## Motion of a two-dimensional monopolar vortex in a bounded rectangular domain

J.H.G.M. van Geffen, V.V. Meleshko and G.J.F. van Heijst
Physics of Fluids 8, 2393-2399 (1996)

### V. Conclusions

A distributed two-dimensional monopolar vortex in a bounded domain with free-slip walls moves along the walls of the domain in a manner strikingly similar to the motion of a point vortex of (initially) the same intensity and starting at the same position - in spite of a considerable spreading of the monopole's initial vorticity due to viscosity. This is independent of the precise initial vorticity distribution of the monopole. Thus, the (relatively) simple model of point vortices appears to be rather powerful in describing the main features of the general behaviour during one revolution of distributed vortex structures in a bounded domain with free-slip boundaries.

After the first revolution a point vortex continues along the same trajectory. The motion of the distributed monopole depends on viscous effects: viscosity spreads the vorticity over a larger area and thus slows down the monopole, which will thus spiral towards the centre of the domain. The higher the Reynolds number is, the longer the monopole remains close to the trajectory of the point vortex. For low Reynolds numbers the viscous decay spreads the vorticity throughout the domain before the monopole has completed one revolution.

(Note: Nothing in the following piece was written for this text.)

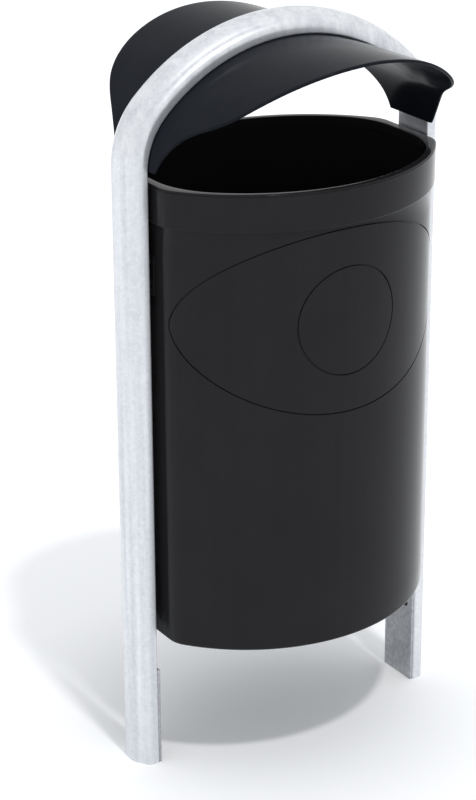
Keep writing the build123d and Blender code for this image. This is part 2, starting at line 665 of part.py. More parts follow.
def make_cam_screw():
    """The screw that holds the cam on the core."""
    head = cylinder_x(PLATE_SCREW * HEAD_RATIO, cam_end, cam_end + CAM_SCREW_HEAD)
    shank = cylinder_x(PLATE_SCREW - 2 * FIT_CLEARANCE, cam_face - 1.5 * PLATE_SCREW, cam_end + EPS)
    return Pos(0, 0, lock_height) * (head + shank)


def keeper_rivet_place():
    """Y and Z of the keeper's rivet."""
    return keeper_front - KEEPER_THICKNESS - KEEPER_FLANGE / 2, keeper_bottom + KEEPER_HEIGHT / 2


def make_lock_keeper():
    """The angle on the hanger plate that the locked cam stands behind."""
    z0, z1 = keeper_bottom, keeper_bottom + KEEPER_HEIGHT
    flange_face = hanger_face - KEEPER_THICKNESS / 2
    tab_front = keeper_front - KEEPER_THICKNESS
    keeper = block(hanger_face - KEEPER_REACH, hanger_face, tab_front, keeper_front, z0, z1)
    keeper += block(flange_face, hanger_face, tab_front - KEEPER_FLANGE, tab_front + EPS, z0, z1)
    y, z = keeper_rivet_place()
    return keeper - cylinder_x(PLATE_SCREW + 2 * FIT_CLEARANCE, flange_face - EPS, hanger_face + EPS, y, z)


def make_keeper_rivet():
    """The rivet through the keeper and the hanger plate."""
    y, z = keeper_rivet_place()
    face = hanger_face - KEEPER_THICKNESS / 2
    head = cylinder_x(PLATE_SCREW * NUT_RATIO, face - CLIP_THICKNESS, face, y, z)
    return head + cylinder_x(PLATE_SCREW, face - CLIP_THICKNESS / 2, half_span, y, z)


# ---------------------------------------------------------------- export

def both_sides(pieces):
    """Right-side pieces and their left-side twins, kept as separate solids."""
    return Compound(children=list(pieces) + [to_left(piece) for piece in pieces])


def sub_parts():
    """Every node's name and shape."""
    parts = {
        "arch_frame": make_arch_frame(),
        "hood_shell": make_hood_shell(),
        "bucket_shell": make_bucket_shell(),
        "hood_screws": both_sides(make_hood_screws()),
        "hood_washers": both_sides(make_hood_washers()),
        "hood_rivet_nuts": both_sides(make_hood_nuts()),
        "hanger_screws": both_sides(make_hanger_screws()),
        "hanger_nuts": both_sides(make_hanger_nuts()),
        "foot_screws": both_sides(make_foot_screws()),
        "foot_nuts": both_sides(make_foot_nuts()),
        "lock_barrel": to_left(make_lock_barrel()),
        "lock_clip": to_left(make_lock_clip()),
        "lock_core": to_left(make_lock_core()),
        "lock_cam": to_left(make_lock_cam()),
        "cam_screw": to_left(make_cam_screw()),
        "lock_keeper": to_left(make_lock_keeper()),
        "keeper_rivet": to_left(make_keeper_rivet()),
    }
    handed = {
        "pivot_bush": make_pivot_bush(),
        "pivot_pin": make_pivot_pin(),
        "pivot_washer": make_pivot_washer(),
        "pivot_plate": make_pivot_plate(),
        "backing_plate": make_backing_plate(),
        "stop_pin": make_stop_pin(),
        "foot_plate": make_foot_plate(),
        "foot_plug": make_foot_plug(),
    }
    for name, shape in handed.items():
        parts[name + "_right"] = shape
        parts[name + "_left"] = to_left(shape)
    parts["hanger_plate_right"] = make_hanger_plate(with_keeper=False)
    parts["hanger_plate_left"] = to_left(make_hanger_plate(with_keeper=True))
    for side, turned in (("right", lambda s: s), ("left", to_left)):
        parts["plate_screws_" + side] = Compound(children=[turned(s) for s in make_plate_screws()])
        parts["plate_nuts_" + side] = Compound(children=[turned(s) for s in make_plate_nuts()])
    return parts


os.makedirs("parts", exist_ok=True)
for node, solid in sub_parts().items():
    export_step(solid, f"parts/{node}.step")
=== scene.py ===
"""Arch-framed litter bin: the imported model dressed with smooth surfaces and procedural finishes."""
import json
import logging
import math
from dataclasses import dataclass, field
from enum import Enum
from typing import Sequence

import bmesh
import bpy
import numpy as np
from mathutils import Euler, Matrix


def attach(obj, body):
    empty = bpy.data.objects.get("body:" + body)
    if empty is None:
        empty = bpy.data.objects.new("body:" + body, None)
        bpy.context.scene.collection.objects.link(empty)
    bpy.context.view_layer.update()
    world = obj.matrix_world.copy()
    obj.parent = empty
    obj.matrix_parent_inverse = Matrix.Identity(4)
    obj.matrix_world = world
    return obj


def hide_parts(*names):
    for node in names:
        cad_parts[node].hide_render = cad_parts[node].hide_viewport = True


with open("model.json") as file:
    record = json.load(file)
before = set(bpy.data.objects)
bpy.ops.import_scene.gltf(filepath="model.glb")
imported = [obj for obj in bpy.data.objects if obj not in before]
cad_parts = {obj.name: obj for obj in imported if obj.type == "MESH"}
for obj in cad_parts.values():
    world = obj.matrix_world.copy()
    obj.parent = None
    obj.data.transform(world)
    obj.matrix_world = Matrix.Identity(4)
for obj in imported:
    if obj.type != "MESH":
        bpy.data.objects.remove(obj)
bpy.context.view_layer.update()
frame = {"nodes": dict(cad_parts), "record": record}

LOG = logging.getLogger("litter_bin")
MM = 0.001
MERGE_DISTANCE = 1e-6
SLIVER = 1e-7
STREAK_SCALE = 85.0
SPANGLE_SCALE = 260.0
STREAK_SQUEEZE = (1.0, 1.0, 0.03)
MOTTLE_RANGE = (0.36, 0.64)
STREAK_RANGE = (0.35, 0.65)
UNIT_RANGE = (0.0, 1.0)
SHARP_ANGLE = 32.0
ANGLE_SLACK = 1e-9
Colour = tuple[float, float, float]
Place = tuple[float, float, float]
Span = tuple[float, float]
Tree = bpy.types.NodeTree
Node = bpy.types.Node
Socket = bpy.types.NodeSocket
Material = bpy.types.Material
Object = bpy.types.Object


class Body(Enum):
    """The bodies that new pieces ride on."""

    FRAME = "frame"
    BUCKET = "bucket"


# ------------------------ surfaces

@dataclass
class Surface:
    """A polygon surface: vertices as rows of x, y, z in millimetres and faces as rows of four indices."""

    vertices: np.ndarray
    faces: np.ndarray

    def joined(self, other: "Surface") -> "Surface":
        """This surface and another one as a single surface."""
        moved = other.faces + len(self.vertices)
        return Surface(np.vstack([self.vertices, other.vertices]), np.vstack([self.faces, moved]))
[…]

In case of a domain with no-slip walls, i.e. zero velocities at the walls, the distributed positive monopole moves along the wall and immediately away from it along a curved but not completely smooth path to the centre of the domain as a result of the negative vorticity induced by the walls. The interaction between the positive and negative vorticity causes (sometimes quite sharp) kinks to appear in the trajectory of the monopoles: A large area of positive vorticity - rotating and moving due to the walls - is surrounded by an asymmetric distribution of negative vorticity. This combination acts like a kind of asymmetric dipolar vortex and moves along a curved path, which bends if the negative vorticity area breaks up and is spread around the positive vorticity. The closer the monopole initially is to a boundary, the more negative vorticity is induced near the walls and pulled into the domain and wrapped around the positive monopole as it moves towards the centre, and the more important is the precise initial vorticity distribution for the trajectory of the monopole's centre.

Due to viscous diffusion, the relationship between vorticity and streamfunction becomes well-defined when the monopole has reached the centre of the domain, which implies that the resulting vorticity distribution is axisymmetric.